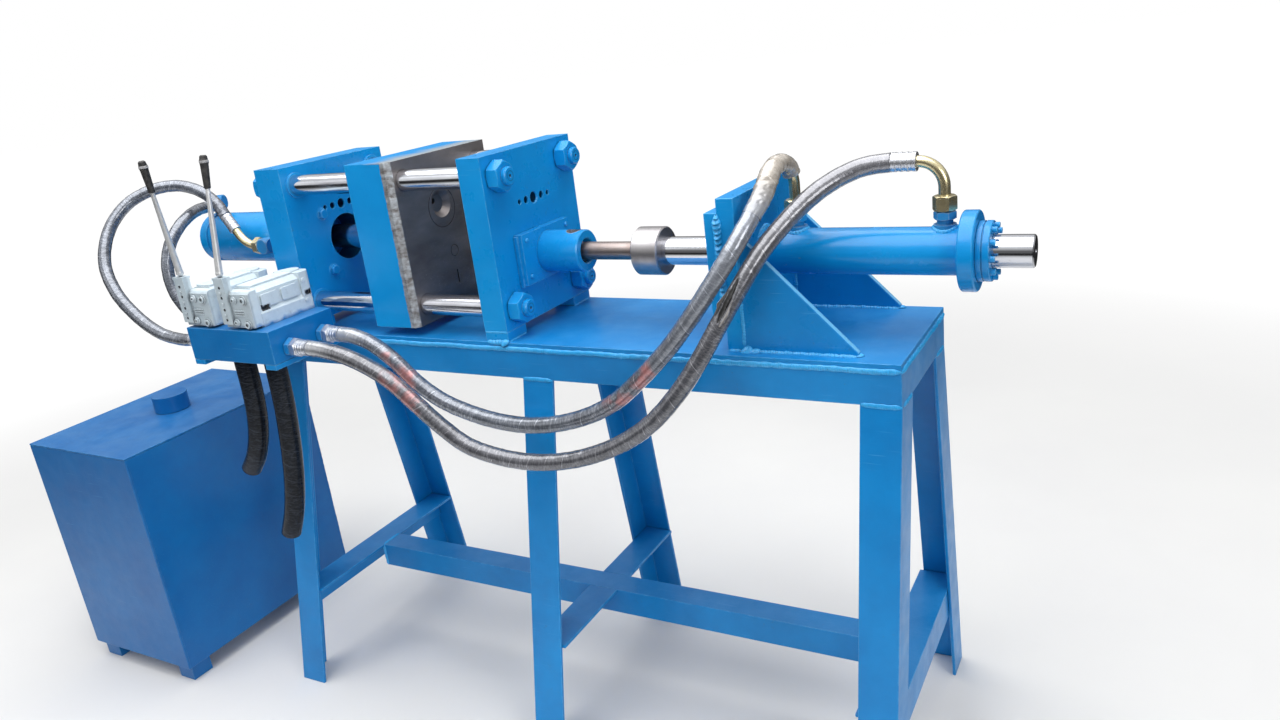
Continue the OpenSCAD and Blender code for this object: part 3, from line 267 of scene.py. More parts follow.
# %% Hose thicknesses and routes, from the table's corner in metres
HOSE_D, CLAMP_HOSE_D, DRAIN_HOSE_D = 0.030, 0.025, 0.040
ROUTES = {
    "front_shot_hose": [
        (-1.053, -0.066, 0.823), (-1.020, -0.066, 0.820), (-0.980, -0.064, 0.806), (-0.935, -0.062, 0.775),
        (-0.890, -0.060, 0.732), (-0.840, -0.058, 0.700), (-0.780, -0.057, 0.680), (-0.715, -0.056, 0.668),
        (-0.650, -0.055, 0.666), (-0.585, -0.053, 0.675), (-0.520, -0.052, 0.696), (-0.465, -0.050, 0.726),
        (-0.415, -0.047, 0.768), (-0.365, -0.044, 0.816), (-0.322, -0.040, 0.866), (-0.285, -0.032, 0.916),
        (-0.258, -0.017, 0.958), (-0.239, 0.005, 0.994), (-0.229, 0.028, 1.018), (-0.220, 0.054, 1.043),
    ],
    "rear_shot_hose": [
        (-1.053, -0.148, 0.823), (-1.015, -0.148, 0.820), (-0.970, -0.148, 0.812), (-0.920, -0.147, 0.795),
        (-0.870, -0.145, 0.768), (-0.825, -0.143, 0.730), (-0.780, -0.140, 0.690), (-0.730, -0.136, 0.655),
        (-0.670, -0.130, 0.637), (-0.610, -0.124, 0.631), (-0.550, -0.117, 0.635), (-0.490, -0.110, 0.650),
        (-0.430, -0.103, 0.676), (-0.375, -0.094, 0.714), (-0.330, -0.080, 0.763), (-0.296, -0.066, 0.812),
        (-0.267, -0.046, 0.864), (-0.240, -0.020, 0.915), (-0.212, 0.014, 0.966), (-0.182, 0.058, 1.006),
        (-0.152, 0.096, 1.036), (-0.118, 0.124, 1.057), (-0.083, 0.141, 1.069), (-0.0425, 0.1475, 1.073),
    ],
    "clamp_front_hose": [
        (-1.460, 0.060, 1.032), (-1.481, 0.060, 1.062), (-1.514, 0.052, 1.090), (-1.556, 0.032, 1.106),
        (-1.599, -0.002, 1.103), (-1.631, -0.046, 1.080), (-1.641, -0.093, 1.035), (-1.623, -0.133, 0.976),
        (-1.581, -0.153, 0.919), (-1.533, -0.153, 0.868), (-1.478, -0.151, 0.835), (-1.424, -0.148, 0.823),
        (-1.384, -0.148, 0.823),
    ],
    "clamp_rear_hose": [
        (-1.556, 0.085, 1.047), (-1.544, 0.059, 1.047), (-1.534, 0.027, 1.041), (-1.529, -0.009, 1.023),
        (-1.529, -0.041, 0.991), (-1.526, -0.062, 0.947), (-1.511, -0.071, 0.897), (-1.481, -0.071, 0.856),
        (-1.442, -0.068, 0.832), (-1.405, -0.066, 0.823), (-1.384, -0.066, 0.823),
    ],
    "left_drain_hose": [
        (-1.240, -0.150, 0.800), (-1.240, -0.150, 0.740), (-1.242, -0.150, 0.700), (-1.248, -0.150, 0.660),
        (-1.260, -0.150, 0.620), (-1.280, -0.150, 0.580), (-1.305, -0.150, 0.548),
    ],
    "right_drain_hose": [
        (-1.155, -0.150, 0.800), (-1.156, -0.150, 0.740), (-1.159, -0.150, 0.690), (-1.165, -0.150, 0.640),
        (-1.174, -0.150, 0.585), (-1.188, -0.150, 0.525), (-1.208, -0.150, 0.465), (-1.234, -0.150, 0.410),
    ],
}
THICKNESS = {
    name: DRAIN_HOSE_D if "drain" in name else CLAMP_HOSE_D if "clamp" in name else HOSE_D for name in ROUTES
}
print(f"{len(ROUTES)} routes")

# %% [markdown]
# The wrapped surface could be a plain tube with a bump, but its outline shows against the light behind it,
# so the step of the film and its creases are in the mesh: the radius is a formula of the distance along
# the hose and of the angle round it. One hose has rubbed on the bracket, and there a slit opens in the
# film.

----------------

Extract the full listing above without alteration.

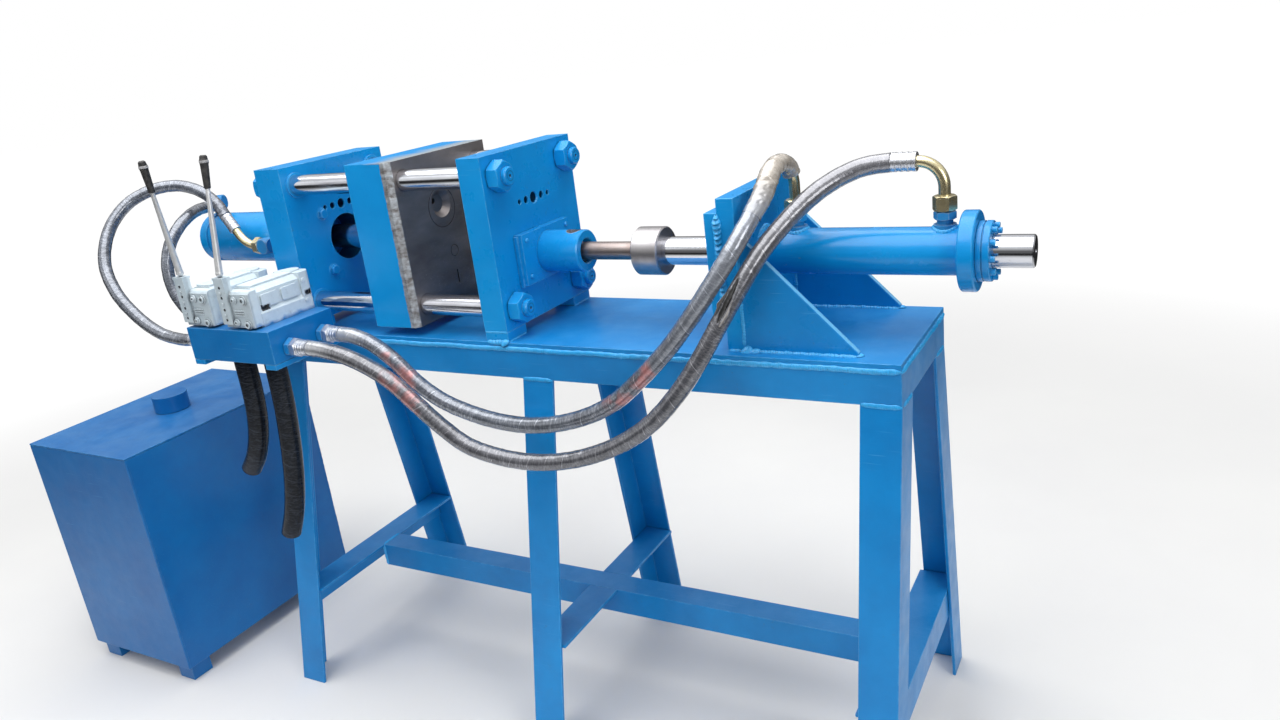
Continue the OpenSCAD and Blender code for this object: part 3, from line 267 of scene.py. More parts follow.
# %% Hose thicknesses and routes, from the table's corner in metres
HOSE_D, CLAMP_HOSE_D, DRAIN_HOSE_D = 0.030, 0.025, 0.040
ROUTES = {
    "front_shot_hose": [
        (-1.053, -0.066, 0.823), (-1.020, -0.066, 0.820), (-0.980, -0.064, 0.806), (-0.935, -0.062, 0.775),
        (-0.890, -0.060, 0.732), (-0.840, -0.058, 0.700), (-0.780, -0.057, 0.680), (-0.715, -0.056, 0.668),
        (-0.650, -0.055, 0.666), (-0.585, -0.053, 0.675), (-0.520, -0.052, 0.696), (-0.465, -0.050, 0.726),
        (-0.415, -0.047, 0.768), (-0.365, -0.044, 0.816), (-0.322, -0.040, 0.866), (-0.285, -0.032, 0.916),
        (-0.258, -0.017, 0.958), (-0.239, 0.005, 0.994), (-0.229, 0.028, 1.018), (-0.220, 0.054, 1.043),
    ],
    "rear_shot_hose": [
        (-1.053, -0.148, 0.823), (-1.015, -0.148, 0.820), (-0.970, -0.148, 0.812), (-0.920, -0.147, 0.795),
        (-0.870, -0.145, 0.768), (-0.825, -0.143, 0.730), (-0.780, -0.140, 0.690), (-0.730, -0.136, 0.655),
        (-0.670, -0.130, 0.637), (-0.610, -0.124, 0.631), (-0.550, -0.117, 0.635), (-0.490, -0.110, 0.650),
        (-0.430, -0.103, 0.676), (-0.375, -0.094, 0.714), (-0.330, -0.080, 0.763), (-0.296, -0.066, 0.812),
        (-0.267, -0.046, 0.864), (-0.240, -0.020, 0.915), (-0.212, 0.014, 0.966), (-0.182, 0.058, 1.006),
        (-0.152, 0.096, 1.036), (-0.118, 0.124, 1.057), (-0.083, 0.141, 1.069), (-0.0425, 0.1475, 1.073),
    ],
    "clamp_front_hose": [
        (-1.460, 0.060, 1.032), (-1.481, 0.060, 1.062), (-1.514, 0.052, 1.090), (-1.556, 0.032, 1.106),
        (-1.599, -0.002, 1.103), (-1.631, -0.046, 1.080), (-1.641, -0.093, 1.035), (-1.623, -0.133, 0.976),
        (-1.581, -0.153, 0.919), (-1.533, -0.153, 0.868), (-1.478, -0.151, 0.835), (-1.424, -0.148, 0.823),
        (-1.384, -0.148, 0.823),
    ],
    "clamp_rear_hose": [
        (-1.556, 0.085, 1.047), (-1.544, 0.059, 1.047), (-1.534, 0.027, 1.041), (-1.529, -0.009, 1.023),
        (-1.529, -0.041, 0.991), (-1.526, -0.062, 0.947), (-1.511, -0.071, 0.897), (-1.481, -0.071, 0.856),
        (-1.442, -0.068, 0.832), (-1.405, -0.066, 0.823), (-1.384, -0.066, 0.823),
    ],
    "left_drain_hose": [
        (-1.240, -0.150, 0.800), (-1.240, -0.150, 0.740), (-1.242, -0.150, 0.700), (-1.248, -0.150, 0.660),
        (-1.260, -0.150, 0.620), (-1.280, -0.150, 0.580), (-1.305, -0.150, 0.548),
    ],
    "right_drain_hose": [
        (-1.155, -0.150, 0.800), (-1.156, -0.150, 0.740), (-1.159, -0.150, 0.690), (-1.165, -0.150, 0.640),
        (-1.174, -0.150, 0.585), (-1.188, -0.150, 0.525), (-1.208, -0.150, 0.465), (-1.234, -0.150, 0.410),
    ],
}
THICKNESS = {
    name: DRAIN_HOSE_D if "drain" in name else CLAMP_HOSE_D if "clamp" in name else HOSE_D for name in ROUTES
}
print(f"{len(ROUTES)} routes")

# %% [markdown]
# The wrapped surface could be a plain tube with a bump, but its outline shows against the light behind it,
# so the step of the film and its creases are in the mesh: the radius is a formula of the distance along
# the hose and of the angle round it. One hose has rubbed on the bracket, and there a slit opens in the
# film.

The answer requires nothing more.